> Problem details
Set down the material exactly as given, please, from its first line through the line that includes "STRIP_STRETCH = (60.0, 6.5, 3.7)".

> Data section
● ● ● ●

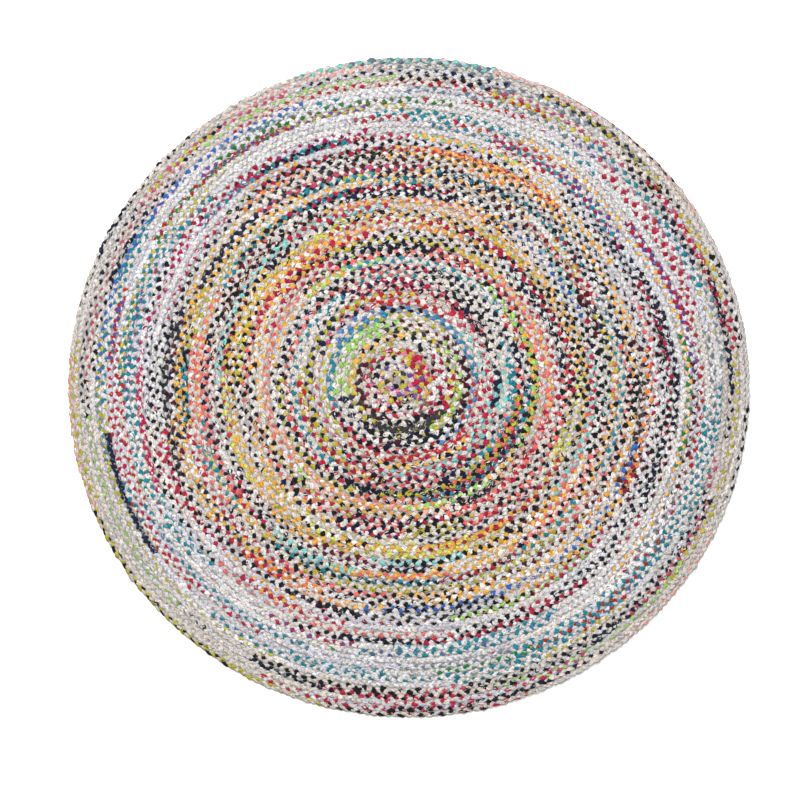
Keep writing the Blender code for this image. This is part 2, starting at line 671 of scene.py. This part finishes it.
# Scale and detail of each noise. Creases and weave lie in space. Folds and strips lie along the
# strand: their coordinates are its length, the way round it and the rag's number, stretched
CREASE_NOISE = (170.0, 2.0)
WEAVE_NOISE = (1500.0, 1.0)
FOLD_NOISE = (1.0, 2.0)
STRIP_NOISE = (1.0, 1.0)
FOLD_STRETCH = (70.0, 11.0, 7.3)
STRIP_STRETCH = (60.0, 6.5, 3.7)

# Noise levels that a partner strip's share of 0 and 1 reaches, and half the width of its edge
STRIP_LEVELS = (0.28, 0.72)
STRIP_EDGE = 0.01

# The darkest and lightest painted shade of folds and creases, over the noise levels that they
# cover: below 1 is painted shade in the folds and crease valleys, above 1 a painted highlight on
# their ridges
FOLD_LEVELS = (0.3, 0.7)
FOLD_PAINTED_SHADES = (0.76, 1.10)
CREASE_LEVELS = (0.1, 0.9)
CREASE_PAINTED_SHADES = (0.80, 1.18)

# The line of painted shade where a fold closes: the middle of the fold noise, the line's half
# width in that noise, and its painted shade
LINE_LEVEL = 0.5
LINE_WIDTH = 0.05
LINE_PAINTED_SHADE = 0.24

# Height in metres and strength of each bump
FOLD_BUMP = (0.0022, 1.0)
CREASE_BUMP = (0.0017, 1.0)
WEAVE_BUMP = (0.0002, 0.5)


def rag_material():
    """Cotton rag: two strips twisted together, with folds along the strand, creases and weave, and
    painted shade and highlight from the folds, creases and fold lines in its colour.
    """
    material = bpy.data.materials.new("cotton_rag_cloth")
    material.use_nodes = True
    tree = material.node_tree
    shader = tree.nodes["Principled BSDF"]
    shader.inputs["Roughness"].default_value = CLOTH_ROUGHNESS
    shader.inputs["Specular IOR Level"].default_value = CLOTH_SPECULAR
    shader.inputs["Sheen Weight"].default_value = CLOTH_SHEEN
    shader.inputs["Sheen Roughness"].default_value = SHEEN_ROUGHNESS

    colour = tree.nodes.new("ShaderNodeAttribute")
    colour.attribute_name = "rag_colour"
    partner = tree.nodes.new("ShaderNodeAttribute")
    partner.attribute_name = "rag_partner"
    grain = tree.nodes.new("ShaderNodeAttribute")
    grain.attribute_name = "rag_grain"
    place = tree.nodes.new("ShaderNodeTexCoord")

    creases = noise_node(tree, *CREASE_NOISE, kind="RIDGED_MULTIFRACTAL")
    weave = noise_node(tree, *WEAVE_NOISE)
    folds = noise_node(tree, *FOLD_NOISE)
    strips = noise_node(tree, *STRIP_NOISE)
    fold_stretch = stretch_node(tree, FOLD_STRETCH)
    strip_stretch = stretch_node(tree, STRIP_STRETCH)
    link_nodes(
        tree,
        (place, "Object", creases, "Vector"),
        (place, "Object", weave, "Vector"),
        (grain, "Vector", fold_stretch, "Vector"),
        (fold_stretch, "Vector", folds, "Vector"),
        (grain, "Vector", strip_stretch, "Vector"),
        (strip_stretch, "Vector", strips, "Vector"),
    )

    # The partner strip shows where the strip noise is under its share of the rag
    level = range_node(tree, (0.0, 1.0), STRIP_LEVELS)
    edge = math_node(tree, "SUBTRACT")
    cut = range_node(tree, (-STRIP_EDGE, STRIP_EDGE), (0.0, 1.0))
    twisted = tree.nodes.new("ShaderNodeMix")
    twisted.data_type = "RGBA"

    # Painted shade and highlight: folds, creases and the dark line darken or lighten the cloth's
    # colour together
    shade = range_node(tree, FOLD_LEVELS, FOLD_PAINTED_SHADES)
    crease_shade = range_node(tree, CREASE_LEVELS, CREASE_PAINTED_SHADES)
    both_shades = math_node(tree, "MULTIPLY")
    all_shades = math_node(tree, "MULTIPLY")
    from_line = math_node(tree, "SUBTRACT", LINE_LEVEL)
    off_line = math_node(tree, "ABSOLUTE")
    line_shade = range_node(tree, (0.0, LINE_WIDTH), (LINE_PAINTED_SHADE, 1.0))
    shaded = tree.nodes.new("ShaderNodeMix")
    shaded.data_type = "RGBA"
    shaded.blend_type = "MULTIPLY"
    shaded.inputs["Factor"].default_value = 1.0
    link_nodes(
        tree,
        (partner, "Alpha", level, "Value"),
        (level, "Result", edge, 0),
        (strips, "Fac", edge, 1),
        (edge, "Value", cut, "Value"),
        (cut, "Result", twisted, "Factor"),
        (colour, "Color", twisted, "A"),
        (partner, "Color", twisted, "B"),
        (folds, "Fac", shade, "Value"),
        (creases, "Fac", crease_shade, "Value"),
        (shade, "Result", both_shades, 0),
        (crease_shade, "Result", both_shades, 1),
        (twisted, "Result", shaded, "A"),
        (folds, "Fac", from_line, 0),
        (from_line, "Value", off_line, 0),
        (off_line, "Value", line_shade, "Value"),
        (both_shades, "Value", all_shades, 0),
        (line_shade, "Result", all_shades, 1),
        (all_shades, "Value", shaded, "B"),
        (shaded, "Result", shader, "Base Color"),
    )

    fold_bump = bump_node(tree, *FOLD_BUMP)
    crease_bump = bump_node(tree, *CREASE_BUMP)
    weave_bump = bump_node(tree, *WEAVE_BUMP)
    link_nodes(
        tree,
        (folds, "Fac", fold_bump, "Height"),
        (fold_bump, "Normal", crease_bump, "Normal"),
        (creases, "Fac", crease_bump, "Height"),
        (crease_bump, "Normal", weave_bump, "Normal"),
        (weave, "Fac", weave_bump, "Height"),
        (weave_bump, "Normal", shader, "Normal"),
    )
    return material


# The thin web between the lobes, where the strands cross and the seams pull them together, dark
# with painted shade for the gaps: its heights above the underside, how far it stays in from the
# rim, its mesh and its cloth
WEB_LOW = 0.0030
WEB_HIGH = 0.0056
WEB_INSET = 0.0075
WEB_RINGS = 24
WEB_SPOKES = 96
# The web's two colours, dark and less dark, are painted shade for the shadow deep in the gaps
# between the lobes
WEB_PAINTED_SHADE_DARK = (0.12, 0.113, 0.107, 1.0)
WEB_PAINTED_SHADE_LIGHT = (0.38, 0.36, 0.345, 1.0)
WEB_ROUGHNESS = 0.95
WEB_NOISE_SCALE = 150.0
WEB_BUMP = 0.001


def braid_web_painted_shade(material):
    """A thin closed sheet inside the plait that shuts the gaps between its lobes, coloured in
    painted shade.
    """
    shares = np.linspace(0, 1, WEB_RINGS + 1)[1:]
    verts = []
    for height in (WEB_HIGH, WEB_LOW):
        verts.append((0.0, 0.0, low.z + height))
        for share in shares:
            for spoke in range(WEB_SPOKES):
                angle = math.tau * spoke / WEB_SPOKES
                radius = (RADIUS - WEB_INSET) * share
                verts.append((radius * math.cos(angle), radius * math.sin(angle), low.z + height))
    layer = 1 + WEB_RINGS * WEB_SPOKES
    faces = []
    for spoke in range(WEB_SPOKES):
        after = (spoke + 1) % WEB_SPOKES
        faces.append((0, 1 + spoke, 1 + after))
        faces.append((layer, layer + 1 + after, layer + 1 + spoke))
        for ring in range(WEB_RINGS - 1):
            inner = 1 + ring * WEB_SPOKES
            outer = inner + WEB_SPOKES
            above = (inner + spoke, outer + spoke, outer + after, inner + after)
            below = (inner + spoke, inner + after, outer + after, outer + spoke)
            faces.append(above)
            faces.append(tuple(layer + corner for corner in below))
        rim = 1 + (WEB_RINGS - 1) * WEB_SPOKES
        faces.append((rim + spoke, layer + rim + spoke, layer + rim + after, rim + after))
    mesh = bpy.data.meshes.new("braid_web_painted_shade")
    mesh.from_pydata(verts, [], faces)
    mesh.materials.append(material)
    piece = bpy.data.objects.new("braid_web_painted_shade", mesh)
    bpy.context.scene.collection.objects.link(piece)
    return piece


def web_painted_shade_material():
    """Painted shade: the strands' undersides as dark cloth, seen only in the gaps."""
    material = bpy.data.materials.new("cotton_rag_web_painted_shade")
    material.use_nodes = True
    tree = material.node_tree
    shader = tree.nodes["Principled BSDF"]
    shader.inputs["Roughness"].default_value = WEB_ROUGHNESS
    place = tree.nodes.new("ShaderNodeTexCoord")
    noise = tree.nodes.new("ShaderNodeTexNoise")
    noise.inputs["Scale"].default_value = WEB_NOISE_SCALE
    # The ramp between two dark colours paints the shade in the gaps
    ramp = tree.nodes.new("ShaderNodeValToRGB")
    ramp.color_ramp.elements[0].color = WEB_PAINTED_SHADE_DARK
    ramp.color_ramp.elements[1].color = WEB_PAINTED_SHADE_LIGHT
    bump = tree.nodes.new("ShaderNodeBump")
    bump.inputs["Distance"].default_value = WEB_BUMP
    link_nodes(
        tree,
        (place, "Object", noise, "Vector"),
        (noise, "Fac", ramp, "Fac"),
        (ramp, "Color", shader, "Base Color"),
        (noise, "Fac", bump, "Height"),
        (bump, "Normal", shader, "Normal"),
    )
    return material


def build_rug():
    """Every piece of the rug, riding on the root body."""
    cloth = rag_material()
    strands = []
    made = []
    for strand in reversed(range(STRANDS)):
        tube = strand_tube(strand, made)
        rings = len(tube["colour"])
        cuts = np.linspace(0, rings - 1, PIECES + 1).astype(int)
        for number in range(PIECES):
            piece = strand_piece(strand, number, tube, cuts[number], cuts[number + 1])
            piece.data.materials.append(cloth)
            strands.append(piece)
    web = braid_web_painted_shade(web_painted_shade_material())
    for piece in [web, *strands]:
        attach(piece, BODY)
    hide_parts(NODE)


# The camera looks down at the rug from in front, far away, with a long lens. Its frame is this
# wide where it aims, on the floor a little beside the rug's middle
CAMERA_TILT = 14.5
CAMERA_DISTANCE = 13.7
FRAME_WIDTH = 2.1326
AIM_X = -0.0320
AIM_Y = -0.0407
SENSOR_MM = 36.0
CLIP_END = 100


def camera():
    """The camera above the front of the rug."""
    data = bpy.data.cameras.new("camera")
    data.sensor_width = SENSOR_MM
    data.lens = SENSOR_MM * CAMERA_DISTANCE / FRAME_WIDTH
    data.clip_end = CLIP_END
    item = bpy.data.objects.new("camera", data)
    tilt = math.radians(CAMERA_TILT)
    item.location = (
        AIM_X,
        AIM_Y - CAMERA_DISTANCE * math.sin(tilt),
        CAMERA_DISTANCE * math.cos(tilt),
    )
    item.rotation_euler = (tilt, 0, 0)
    bpy.context.scene.collection.objects.link(item)
    bpy.context.scene.camera = item


FLOOR_SIZE = 40.0
FLOOR_COLOUR = (0.96, 0.96, 0.96, 1.0)
FLOOR_ROUGHNESS = 0.9


def floor():
    """A plain pale floor just under the rug."""
    half = FLOOR_SIZE / 2
    mesh = bpy.data.meshes.new("floor")
    plan = [(-half, -half), (half, -half), (half, half), (-half, half)]
    corners = [(x, y, low.z) for x, y in plan]
    mesh.from_pydata(corners, [], [(0, 1, 2, 3)])
    material = bpy.data.materials.new("floor_paint")
    material.use_nodes = True
    shader = material.node_tree.nodes["Principled BSDF"]
    shader.inputs["Base Color"].default_value = FLOOR_COLOUR
    shader.inputs["Roughness"].default_value = FLOOR_ROUGHNESS
    mesh.materials.append(material)
    item = bpy.data.objects.new("floor", mesh)
    bpy.context.scene.collection.objects.link(item)


LAMPS = (
    # name, place, size, power
    ("key", (-2.2, 3.0, 6.0), 2.5, 555.0),
    ("fill", (3.5, -2.5, 5.5), 4.0, 160.0),
)
SKY_COLOUR = (1.0, 1.0, 1.0, 1.0)
SKY_STRENGTH = 0.49


def lights():
    """Soft studio light: a white sky and two large round lamps aimed at the rug."""
    world = bpy.data.worlds.new("studio")
    world.use_nodes = True
    backdrop = world.node_tree.nodes["Background"]
    backdrop.inputs["Color"].default_value = SKY_COLOUR
    backdrop.inputs["Strength"].default_value = SKY_STRENGTH
    bpy.context.scene.world = world
    for name, place, size, power in LAMPS:
        data = bpy.data.lights.new(name, "AREA")
        data.shape = "DISK"
        data.size = size
        data.energy = power
        item = bpy.data.objects.new(name, data)
        item.location = place
        direction = -item.location
        item.rotation_euler = direction.to_track_quat("-Z", "Y").to_euler()
        bpy.context.scene.collection.objects.link(item)


bpy.context.scene.view_settings.view_transform = "Standard"
build_rug()
camera()
floor()
lights()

● ● ● ●

> Finished task
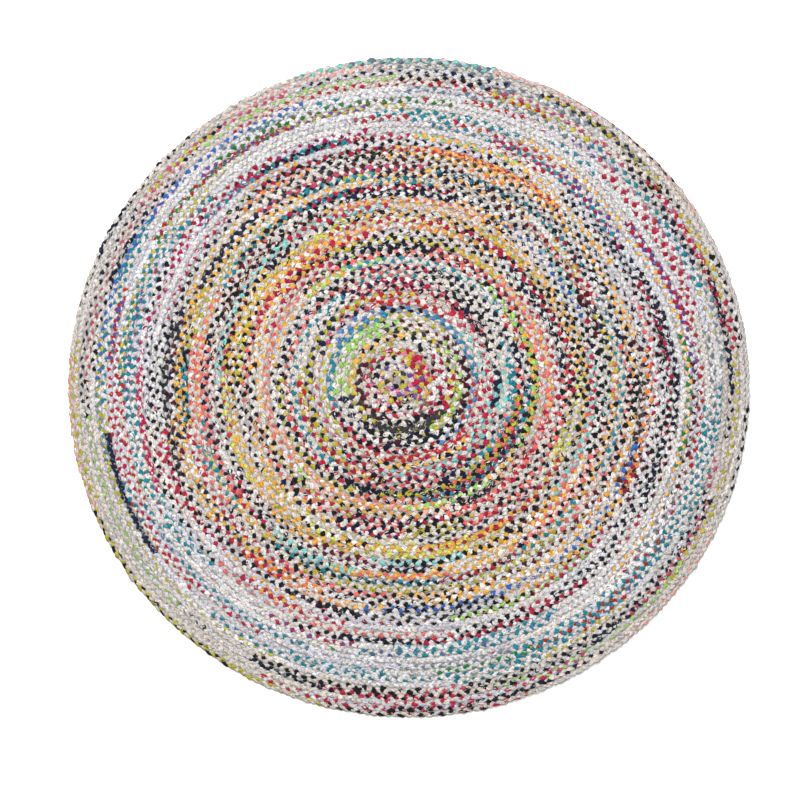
Keep writing the Blender code for this image. This is part 2, starting at line 671 of scene.py. This part finishes it.
# Scale and detail of each noise. Creases and weave lie in space. Folds and strips lie along the
# strand: their coordinates are its length, the way round it and the rag's number, stretched
CREASE_NOISE = (170.0, 2.0)
WEAVE_NOISE = (1500.0, 1.0)
FOLD_NOISE = (1.0, 2.0)
STRIP_NOISE = (1.0, 1.0)
FOLD_STRETCH = (70.0, 11.0, 7.3)
STRIP_STRETCH = (60.0, 6.5, 3.7)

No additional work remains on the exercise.